The UAE equity market has been in the doldrums for the last few years but may see better days ahead. The DFM (Dubai Financial Market) index is up only marginally for the year but is up over 10 percent from its May lows.
Since 2015, the index has tracked the oil price closely. The price of Brent Crude reached a low of $27.43 in January 2016, which coincided with the Dubai index’s 2-year low. The initial recovery for both Crude and UAE stocks was rapid but has since slowed. For the past 12 months, the oil price has been stuck in a trading range between $44 and $58. The Dubai market has traded in a 12% range over that period.
Looking forward there are two factors that will impact the index in both the long and the short term, namely the oil price and how dependent the UAE economy is on oil. Over the past three years, the knee jerk reaction has been for the equity market to track the oil price. But the weak oil price will eventually force investors and businesses to look beyond oil rather than just accept their fate.
This goes for foreign investors as well as UAE investors, who have plenty of other options, including foreign equity and property markets. Local speculators meanwhile tend to lose interest when volumes dry up. There has been far more volatility in other markets, and with trading platforms like IG Index, residents aren’t limited to the Dubai market or the Abu Dhabi market.

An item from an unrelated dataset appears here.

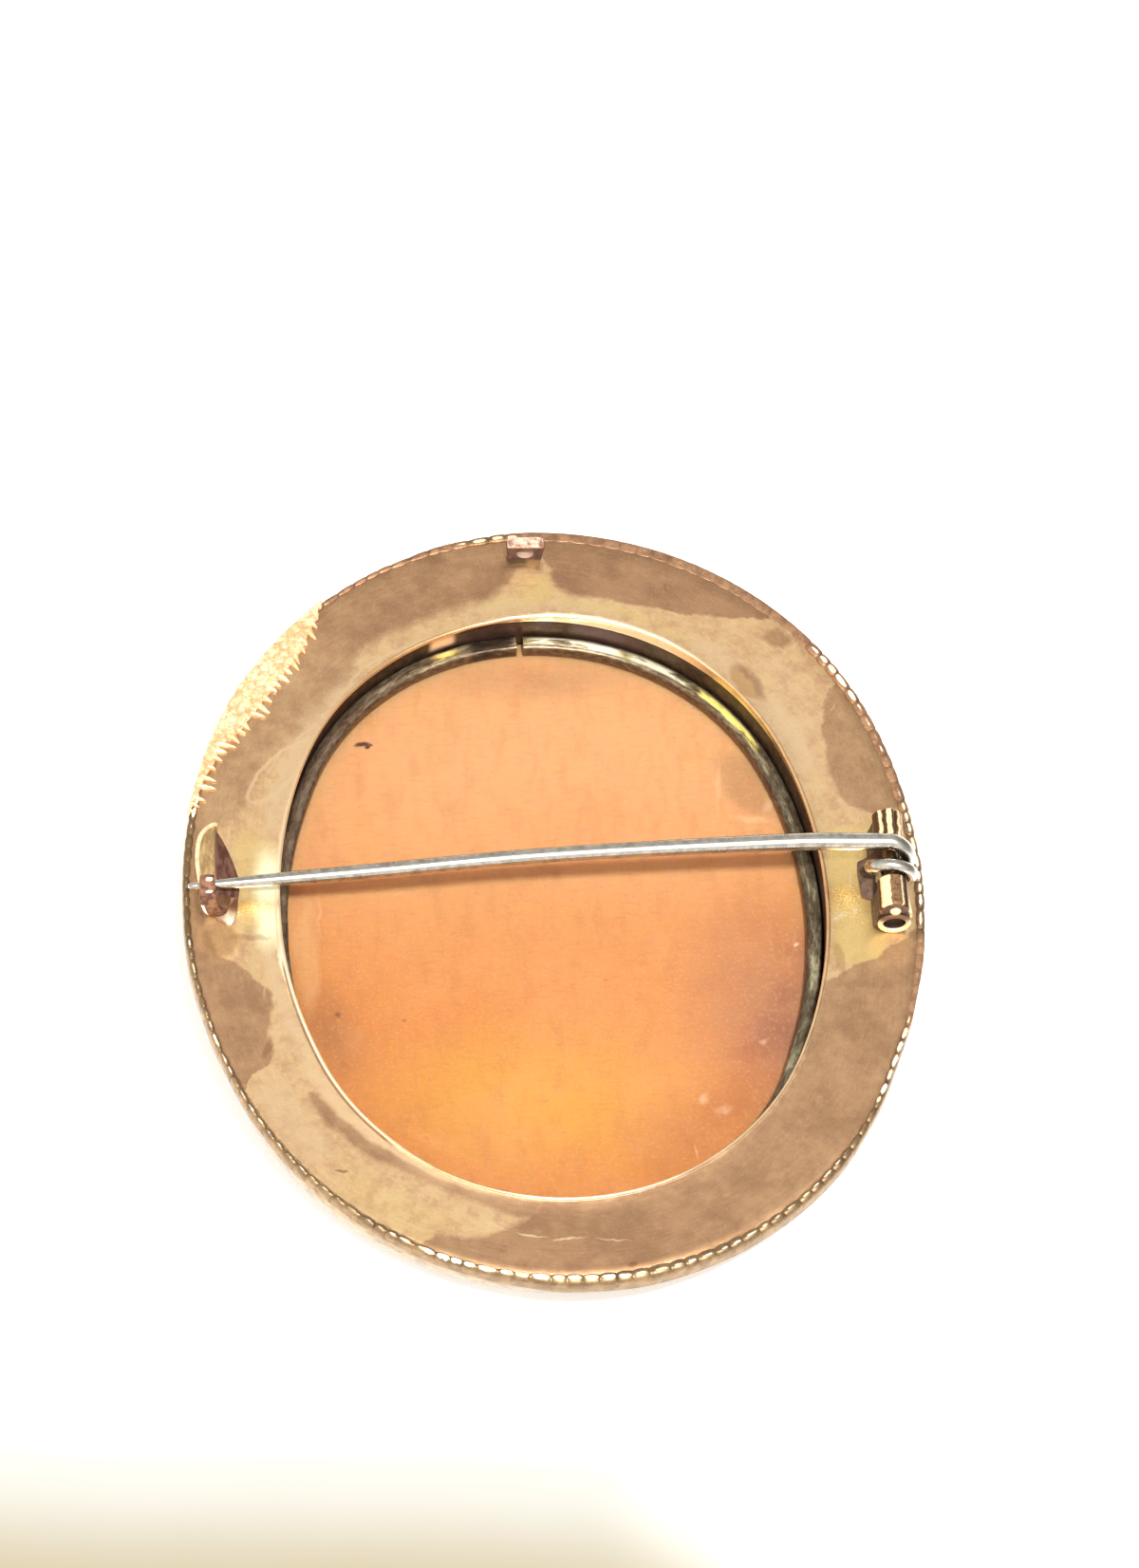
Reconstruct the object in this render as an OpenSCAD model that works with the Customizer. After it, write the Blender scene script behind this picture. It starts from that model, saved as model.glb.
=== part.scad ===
// Oval cameo brooch, lying on its front with its back and its pin upward.
// Millimetres. X runs along the pin, Y along the long axis with the top at +Y, Z up.
// The origin is the middle of the face that it rests on.

/* [Opening] */
// Width of the oval opening in the back, measured along the pin
opening_w = 31; // [28:0.5:36]
// Length of the oval opening along the long axis
opening_l = 38; // [37:0.5:46]

/* [Frame] */
// Width of the flat back plate, from the opening to the milled edge
plate_w = 4.95; // [4.5:0.05:7]
// Thickness of the back plate
plate_t = 0.6; // [0.4:0.05:0.9]
// Height of the brooch's body, from the front border's crest to the back plate's face
body_h = 5; // [4.8:0.1:8]
// Thickness of the front border's sheet
sheet_t = 0.4; // [0.3:0.05:0.5]
// Height of the front border's convex part
border_h = 3.9; // [2.8:0.1:4]
// How far the convex part stands in from the back plate's outer edge
shoulder = 0.4; // [0:0.05:0.6]
// Distance from the opening's edge to the border's crest
crest_u = 1.4; // [1.4:0.1:2.4]
// Width of the flat that wear has left on the border's crest
crest_flat = 0.6; // [0.3:0.1:1]
// Height of the polished lip above the back plate's face
lip_h = 0.16; // [0.05:0.01:0.4]
// Width of the polished lip
lip_w = 0.42; // [0.3:0.01:0.8]

/* [Milled edge] */
// How far the milled edge stands out past the back plate
edge_out = 0.35; // [0.3:0.01:0.6]
// Height of the milled edge
edge_h = 1.15; // [0.8:0.05:1.6]
// How far the milled edge stands above the back plate's face
edge_rise = 0.18; // [0.1:0.01:0.4]
// How far the milled edge is rubbed over the back plate
edge_over = 0.15; // [0.05:0.01:0.3]
// Distance from one milled groove to the next
groove_pitch = 0.92; // [0.7:0.01:1.4]
// Radius of a milled groove
groove_r = 0.22; // [0.1:0.01:0.3]

/* [Fringe] */
// Thickness of the spikes that are turned over the back plate
fringe_t = 0.22; // [0.1:0.01:0.4]
// Length of the longest spike, measured inward from the milled edge
fringe_l = 2.1; // [1:0.05:3]
// Distance from one spike to the next along the edge
fringe_pitch = 0.95; // [0.8:0.05:1.5]

/* [Cameo] */
// Depth of the shell's back below the back plate's face
cameo_depth = 2.85; // [2.4:0.05:2.9]
// Thickness of the shell at its edge
cameo_t = 1.15; // [0.9:0.05:1.4]
// How far the front swells past its flat edge
cameo_dome = 0.3; // [0.1:0.05:0.4]
// How deep the back is hollowed
cameo_hollow = 0.25; // [0:0.05:0.4]
// Height of the carved relief
relief_h = 0.6; // [0.3:0.05:0.7]
// How far the bezel's flange reaches over the shell's front
flange_in = 0.9; // [0.5:0.05:1.5]

/* [Retaining ring] */
// Side of the ring's rounded section
ring_t = 0.95; // [0.6:0.05:1.2]
// Width of the split in the ring
ring_split = 0.4; // [0.2:0.05:1]
// Distance of the split from the long axis
split_x = -0.75; // [-4:0.05:4]

/* [Hinge] */
// How far the hinge's axis lies in from the back plate's outer edge
hinge_in = 1.45; // [1:0.05:2.4]
// Height of the hinge's axis above the back plate's face
hinge_h = 2.1; // [1.8:0.05:2.6]
// Where the hinge starts along the long axis
hinge_y = -2.1; // [-4:0.1:0]
// Length of the knuckle nearer the foot of the brooch
knuckle_near = 1.9; // [1:0.1:3]
// Length of the knuckle nearer the top of the brooch
knuckle_far = 1.75; // [1:0.1:3]
// Slot between the two knuckles
hinge_slot = 2.55; // [2.3:0.05:3.5]
// Outer diameter of a knuckle
knuckle_d = 1.7; // [1.5:0.05:2.2]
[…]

Traditionally the UAE economy has relied heavily on oil exports. But the country has been making a concerted effort to diversify away from oil. By 2016 the country had reduced its dependence on oil to just 30% of GDP, with a target of 20% by 2021.That doesn’t mean the stock market is disconnected from the oil market but over time the oil price will become less important.
Efforts to increase investment in the financial services and real estate sectors in the country should begin to de-couple the index from the oil price over the course of the next decade.
So, what about the oil price itself? The price has been under pressure since early 2015 as demand has remained relatively stable while supply has surged. On top of that, a steady stream of news about electric cars has also weighed on the long term outlook for oil. However, it’s important to remember that even if the world does begin to turn its back on oil, that will be a long and slow process. In the meantime, demand for oil is still rising, and will once again outpace supply at some point in the next few years.
The Dubai index needs to convincingly break above 3720 before a sustained rally can begin. To do this we will also need to see the oil price break resistance, which for Brent Crude is at $55 and $58. The price attempted to break above the $55 level in August but failed, and now the level is being tested again.
There’s a fairly good chance these resistance levels will be breached in the next few months, and that will set up a strong rally for the equity market. And if that happens it may well give the real estate and financial sectors enough momentum to de-couple the index from the oil price too.